- [Written task]
In the lines below, find the one that contains "neck leans towards" and write it out exactly, along with every line that follows it.

- [Dataset content]
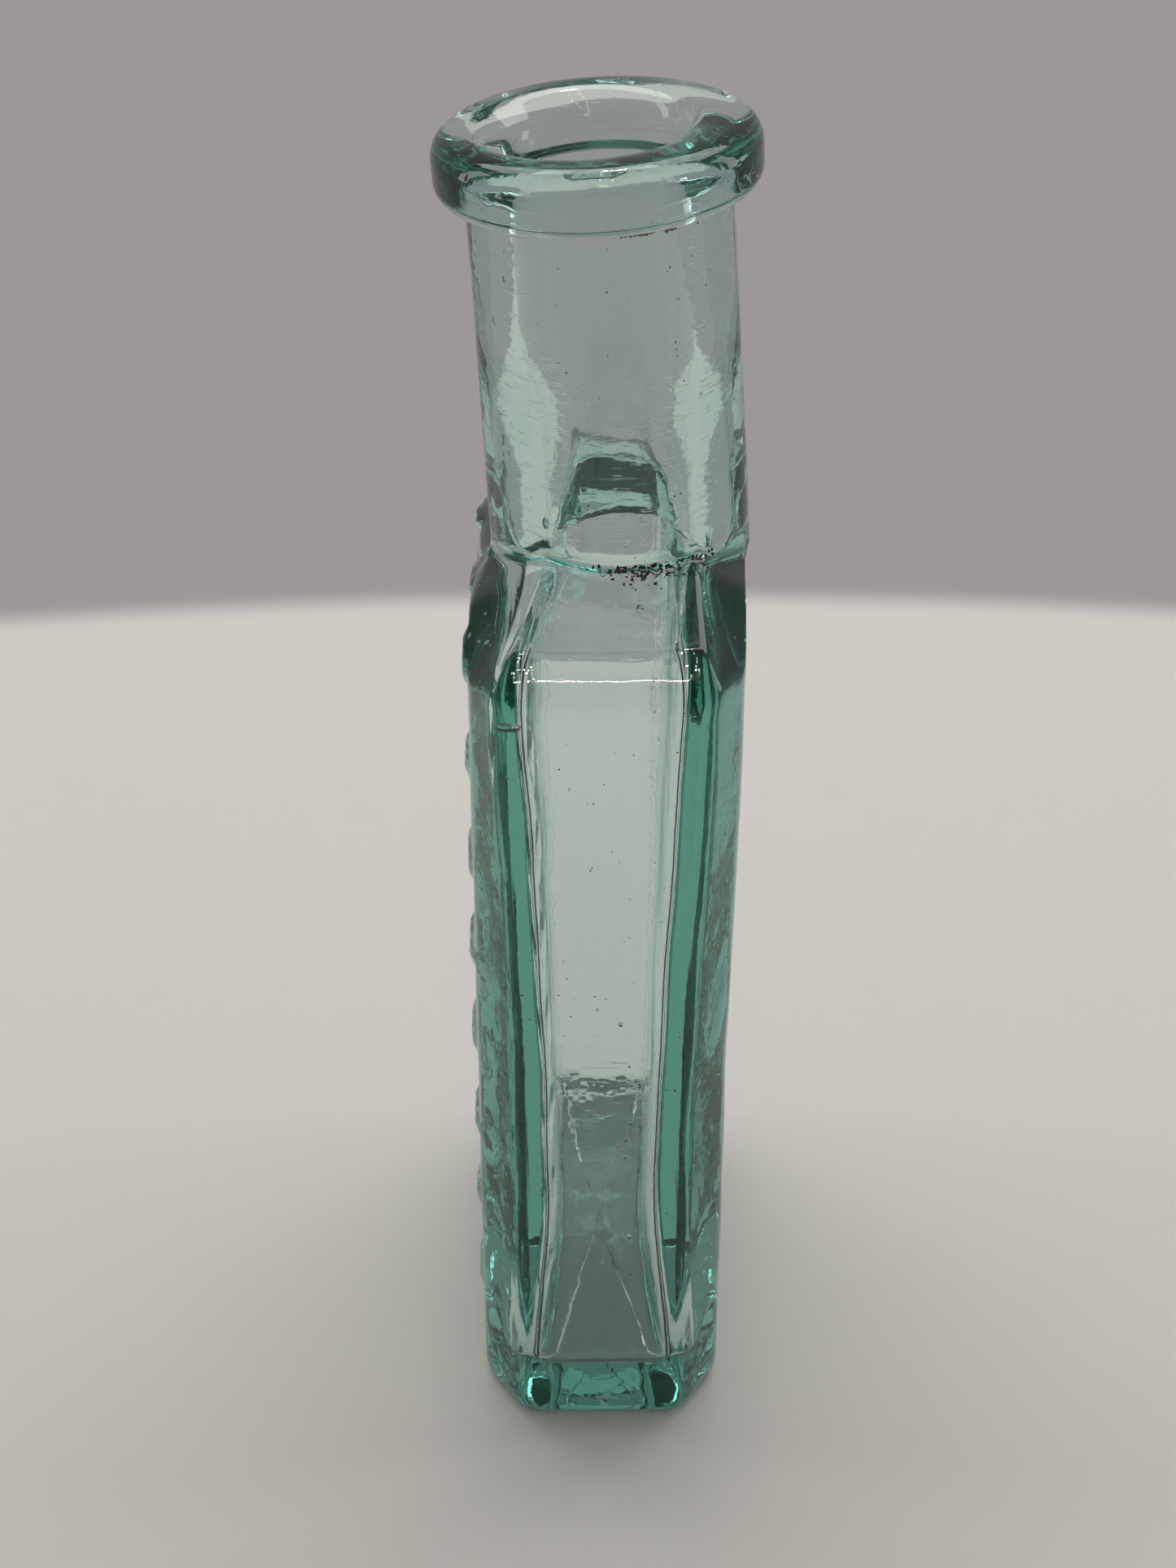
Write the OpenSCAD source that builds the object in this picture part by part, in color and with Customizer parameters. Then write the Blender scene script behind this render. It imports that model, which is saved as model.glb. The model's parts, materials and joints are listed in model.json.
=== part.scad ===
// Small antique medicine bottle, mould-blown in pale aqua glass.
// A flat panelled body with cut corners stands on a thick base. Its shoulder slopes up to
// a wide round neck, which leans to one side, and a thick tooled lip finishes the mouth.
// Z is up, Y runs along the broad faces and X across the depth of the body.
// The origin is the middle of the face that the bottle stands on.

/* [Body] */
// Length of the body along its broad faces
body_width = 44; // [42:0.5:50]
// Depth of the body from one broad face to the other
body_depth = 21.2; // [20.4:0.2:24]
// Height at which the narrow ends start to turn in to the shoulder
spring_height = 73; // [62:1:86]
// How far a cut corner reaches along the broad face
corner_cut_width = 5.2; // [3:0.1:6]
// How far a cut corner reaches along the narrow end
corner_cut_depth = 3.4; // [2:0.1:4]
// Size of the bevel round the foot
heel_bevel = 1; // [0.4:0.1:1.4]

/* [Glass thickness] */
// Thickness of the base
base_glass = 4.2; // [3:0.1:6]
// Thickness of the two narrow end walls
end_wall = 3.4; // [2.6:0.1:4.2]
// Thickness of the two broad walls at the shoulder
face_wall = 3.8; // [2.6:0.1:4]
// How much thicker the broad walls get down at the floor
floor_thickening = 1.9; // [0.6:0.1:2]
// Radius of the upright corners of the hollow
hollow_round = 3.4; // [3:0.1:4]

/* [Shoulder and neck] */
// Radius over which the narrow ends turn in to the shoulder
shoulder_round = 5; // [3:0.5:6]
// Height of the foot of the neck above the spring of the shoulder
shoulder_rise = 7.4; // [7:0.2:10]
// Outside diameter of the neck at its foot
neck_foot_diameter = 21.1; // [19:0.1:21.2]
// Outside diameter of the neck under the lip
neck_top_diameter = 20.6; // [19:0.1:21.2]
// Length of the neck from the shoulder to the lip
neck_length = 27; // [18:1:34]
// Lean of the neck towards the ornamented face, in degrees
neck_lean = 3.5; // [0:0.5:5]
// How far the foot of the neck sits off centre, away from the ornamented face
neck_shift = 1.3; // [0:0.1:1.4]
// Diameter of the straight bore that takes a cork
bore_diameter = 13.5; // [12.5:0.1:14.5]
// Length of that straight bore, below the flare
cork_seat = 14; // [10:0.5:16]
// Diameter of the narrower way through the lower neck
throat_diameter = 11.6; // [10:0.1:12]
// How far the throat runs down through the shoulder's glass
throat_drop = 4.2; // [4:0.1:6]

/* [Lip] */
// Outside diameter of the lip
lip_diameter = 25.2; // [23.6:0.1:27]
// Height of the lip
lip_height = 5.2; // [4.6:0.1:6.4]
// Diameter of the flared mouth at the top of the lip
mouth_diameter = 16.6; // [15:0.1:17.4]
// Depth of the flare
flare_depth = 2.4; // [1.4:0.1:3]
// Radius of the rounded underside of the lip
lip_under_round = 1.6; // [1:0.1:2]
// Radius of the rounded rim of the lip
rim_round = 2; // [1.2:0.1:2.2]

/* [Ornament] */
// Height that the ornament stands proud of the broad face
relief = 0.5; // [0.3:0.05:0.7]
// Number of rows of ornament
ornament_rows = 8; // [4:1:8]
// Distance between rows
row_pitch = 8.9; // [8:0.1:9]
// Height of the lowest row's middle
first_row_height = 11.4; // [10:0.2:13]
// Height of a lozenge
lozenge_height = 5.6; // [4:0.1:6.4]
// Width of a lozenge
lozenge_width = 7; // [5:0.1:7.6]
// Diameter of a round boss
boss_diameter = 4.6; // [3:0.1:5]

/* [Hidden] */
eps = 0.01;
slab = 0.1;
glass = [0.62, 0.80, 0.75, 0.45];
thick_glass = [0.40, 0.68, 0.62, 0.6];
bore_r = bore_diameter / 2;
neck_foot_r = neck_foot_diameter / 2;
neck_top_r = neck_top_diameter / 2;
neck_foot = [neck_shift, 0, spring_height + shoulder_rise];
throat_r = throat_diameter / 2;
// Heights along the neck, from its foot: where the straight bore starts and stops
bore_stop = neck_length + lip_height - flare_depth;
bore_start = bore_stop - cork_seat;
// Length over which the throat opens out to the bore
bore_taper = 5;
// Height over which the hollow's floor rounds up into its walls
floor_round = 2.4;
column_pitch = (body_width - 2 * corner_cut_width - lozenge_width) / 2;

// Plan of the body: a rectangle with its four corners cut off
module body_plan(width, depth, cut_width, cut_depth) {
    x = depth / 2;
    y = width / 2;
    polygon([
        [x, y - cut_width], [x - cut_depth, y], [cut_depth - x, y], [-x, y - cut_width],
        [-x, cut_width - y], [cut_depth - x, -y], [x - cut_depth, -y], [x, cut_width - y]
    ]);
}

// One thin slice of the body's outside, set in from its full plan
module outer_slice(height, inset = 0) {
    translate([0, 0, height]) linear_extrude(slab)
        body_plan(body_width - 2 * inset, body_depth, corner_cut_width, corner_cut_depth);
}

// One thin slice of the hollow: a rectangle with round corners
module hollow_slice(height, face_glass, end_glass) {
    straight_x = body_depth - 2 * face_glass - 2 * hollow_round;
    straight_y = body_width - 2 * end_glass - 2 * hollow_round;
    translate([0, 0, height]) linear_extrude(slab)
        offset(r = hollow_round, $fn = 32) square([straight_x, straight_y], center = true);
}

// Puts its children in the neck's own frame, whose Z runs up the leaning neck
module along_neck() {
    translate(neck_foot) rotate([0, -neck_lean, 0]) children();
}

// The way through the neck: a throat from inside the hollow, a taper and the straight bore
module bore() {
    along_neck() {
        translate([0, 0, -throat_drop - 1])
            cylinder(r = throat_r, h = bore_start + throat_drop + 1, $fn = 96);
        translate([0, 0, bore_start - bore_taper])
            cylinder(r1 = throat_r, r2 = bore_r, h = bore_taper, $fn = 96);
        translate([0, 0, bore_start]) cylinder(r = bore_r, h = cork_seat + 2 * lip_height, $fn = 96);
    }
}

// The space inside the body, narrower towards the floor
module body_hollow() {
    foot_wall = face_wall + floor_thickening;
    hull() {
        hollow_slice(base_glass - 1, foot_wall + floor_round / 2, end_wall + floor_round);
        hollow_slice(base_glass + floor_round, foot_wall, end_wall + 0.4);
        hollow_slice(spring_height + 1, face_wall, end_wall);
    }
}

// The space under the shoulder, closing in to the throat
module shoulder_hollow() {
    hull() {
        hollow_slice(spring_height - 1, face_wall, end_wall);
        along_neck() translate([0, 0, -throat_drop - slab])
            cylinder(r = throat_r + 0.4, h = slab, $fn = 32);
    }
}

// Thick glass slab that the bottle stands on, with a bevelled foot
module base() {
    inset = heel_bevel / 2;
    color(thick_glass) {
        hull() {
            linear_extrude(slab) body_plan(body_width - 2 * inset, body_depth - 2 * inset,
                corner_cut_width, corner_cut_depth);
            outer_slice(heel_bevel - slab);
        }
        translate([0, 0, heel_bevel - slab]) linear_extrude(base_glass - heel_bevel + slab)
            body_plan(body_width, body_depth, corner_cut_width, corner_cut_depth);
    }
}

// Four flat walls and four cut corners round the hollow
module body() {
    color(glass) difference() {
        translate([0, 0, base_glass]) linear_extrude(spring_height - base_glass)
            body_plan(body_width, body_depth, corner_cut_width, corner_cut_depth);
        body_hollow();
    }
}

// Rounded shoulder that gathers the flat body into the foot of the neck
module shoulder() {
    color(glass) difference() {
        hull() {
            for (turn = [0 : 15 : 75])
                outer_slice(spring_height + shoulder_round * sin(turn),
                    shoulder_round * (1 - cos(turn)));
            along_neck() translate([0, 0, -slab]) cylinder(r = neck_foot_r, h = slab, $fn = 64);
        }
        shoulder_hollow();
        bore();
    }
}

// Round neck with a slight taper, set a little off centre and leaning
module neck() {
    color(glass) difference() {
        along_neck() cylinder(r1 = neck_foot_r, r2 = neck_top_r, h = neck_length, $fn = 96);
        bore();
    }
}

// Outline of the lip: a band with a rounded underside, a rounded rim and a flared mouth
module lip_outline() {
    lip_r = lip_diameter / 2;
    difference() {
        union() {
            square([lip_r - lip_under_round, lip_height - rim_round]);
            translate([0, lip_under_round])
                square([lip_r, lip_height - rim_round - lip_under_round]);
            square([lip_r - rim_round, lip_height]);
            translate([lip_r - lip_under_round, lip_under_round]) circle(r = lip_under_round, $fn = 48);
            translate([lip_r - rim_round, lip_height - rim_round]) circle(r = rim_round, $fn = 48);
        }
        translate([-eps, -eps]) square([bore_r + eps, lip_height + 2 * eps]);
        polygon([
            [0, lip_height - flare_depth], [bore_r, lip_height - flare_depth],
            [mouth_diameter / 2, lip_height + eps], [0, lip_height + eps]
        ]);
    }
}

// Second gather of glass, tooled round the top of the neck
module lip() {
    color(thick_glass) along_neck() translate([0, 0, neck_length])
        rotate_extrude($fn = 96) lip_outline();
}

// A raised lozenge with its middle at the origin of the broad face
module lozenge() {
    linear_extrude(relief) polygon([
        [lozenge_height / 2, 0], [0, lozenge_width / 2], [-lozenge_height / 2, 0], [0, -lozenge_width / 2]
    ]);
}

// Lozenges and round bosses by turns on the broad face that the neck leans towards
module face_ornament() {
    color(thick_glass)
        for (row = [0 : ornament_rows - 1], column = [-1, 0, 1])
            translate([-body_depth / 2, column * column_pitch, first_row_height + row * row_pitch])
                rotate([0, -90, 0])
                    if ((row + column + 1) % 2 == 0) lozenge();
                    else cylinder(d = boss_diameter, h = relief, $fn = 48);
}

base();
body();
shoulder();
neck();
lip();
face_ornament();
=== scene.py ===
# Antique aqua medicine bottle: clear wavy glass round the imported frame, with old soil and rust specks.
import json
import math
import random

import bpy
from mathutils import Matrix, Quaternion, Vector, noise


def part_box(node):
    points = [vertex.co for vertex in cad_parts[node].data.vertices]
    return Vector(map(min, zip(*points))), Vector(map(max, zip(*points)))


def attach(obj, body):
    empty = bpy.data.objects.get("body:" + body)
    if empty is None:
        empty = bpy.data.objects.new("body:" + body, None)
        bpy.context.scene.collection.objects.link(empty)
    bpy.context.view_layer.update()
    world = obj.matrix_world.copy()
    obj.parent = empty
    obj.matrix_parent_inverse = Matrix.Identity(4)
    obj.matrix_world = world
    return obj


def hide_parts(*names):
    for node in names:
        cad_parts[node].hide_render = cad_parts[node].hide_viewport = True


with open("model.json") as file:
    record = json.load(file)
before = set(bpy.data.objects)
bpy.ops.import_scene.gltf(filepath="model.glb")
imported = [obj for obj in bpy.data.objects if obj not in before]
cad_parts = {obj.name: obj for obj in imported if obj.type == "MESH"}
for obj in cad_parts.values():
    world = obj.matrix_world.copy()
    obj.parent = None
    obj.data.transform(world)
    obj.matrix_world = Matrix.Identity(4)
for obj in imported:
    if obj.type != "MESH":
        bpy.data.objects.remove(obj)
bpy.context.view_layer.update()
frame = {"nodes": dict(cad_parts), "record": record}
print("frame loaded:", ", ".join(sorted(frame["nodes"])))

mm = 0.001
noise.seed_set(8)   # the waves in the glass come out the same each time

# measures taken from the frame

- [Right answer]
// Lozenges and round bosses by turns on the broad face that the neck leans towards
module face_ornament() {
    color(thick_glass)
        for (row = [0 : ornament_rows - 1], column = [-1, 0, 1])
            translate([-body_depth / 2, column * column_pitch, first_row_height + row * row_pitch])
                rotate([0, -90, 0])
                    if ((row + column + 1) % 2 == 0) lozenge();
                    else cylinder(d = boss_diameter, h = relief, $fn = 48);
}

base();
body();
shoulder();
neck();
lip();
face_ornament();
=== scene.py ===
# Antique aqua medicine bottle: clear wavy glass round the imported frame, with old soil and rust specks.
import json
import math
import random

import bpy
from mathutils import Matrix, Quaternion, Vector, noise


def part_box(node):
    points = [vertex.co for vertex in cad_parts[node].data.vertices]
    return Vector(map(min, zip(*points))), Vector(map(max, zip(*points)))


def attach(obj, body):
    empty = bpy.data.objects.get("body:" + body)
    if empty is None:
        empty = bpy.data.objects.new("body:" + body, None)
        bpy.context.scene.collection.objects.link(empty)
    bpy.context.view_layer.update()
    world = obj.matrix_world.copy()
    obj.parent = empty
    obj.matrix_parent_inverse = Matrix.Identity(4)
    obj.matrix_world = world
    return obj


def hide_parts(*names):
    for node in names:
        cad_parts[node].hide_render = cad_parts[node].hide_viewport = True


with open("model.json") as file:
    record = json.load(file)
before = set(bpy.data.objects)
bpy.ops.import_scene.gltf(filepath="model.glb")
imported = [obj for obj in bpy.data.objects if obj not in before]
cad_parts = {obj.name: obj for obj in imported if obj.type == "MESH"}
for obj in cad_parts.values():
    world = obj.matrix_world.copy()
    obj.parent = None
    obj.data.transform(world)
    obj.matrix_world = Matrix.Identity(4)
for obj in imported:
    if obj.type != "MESH":
        bpy.data.objects.remove(obj)
bpy.context.view_layer.update()
frame = {"nodes": dict(cad_parts), "record": record}
print("frame loaded:", ", ".join(sorted(frame["nodes"])))

mm = 0.001
noise.seed_set(8)   # the waves in the glass come out the same each time

# measures taken from the frame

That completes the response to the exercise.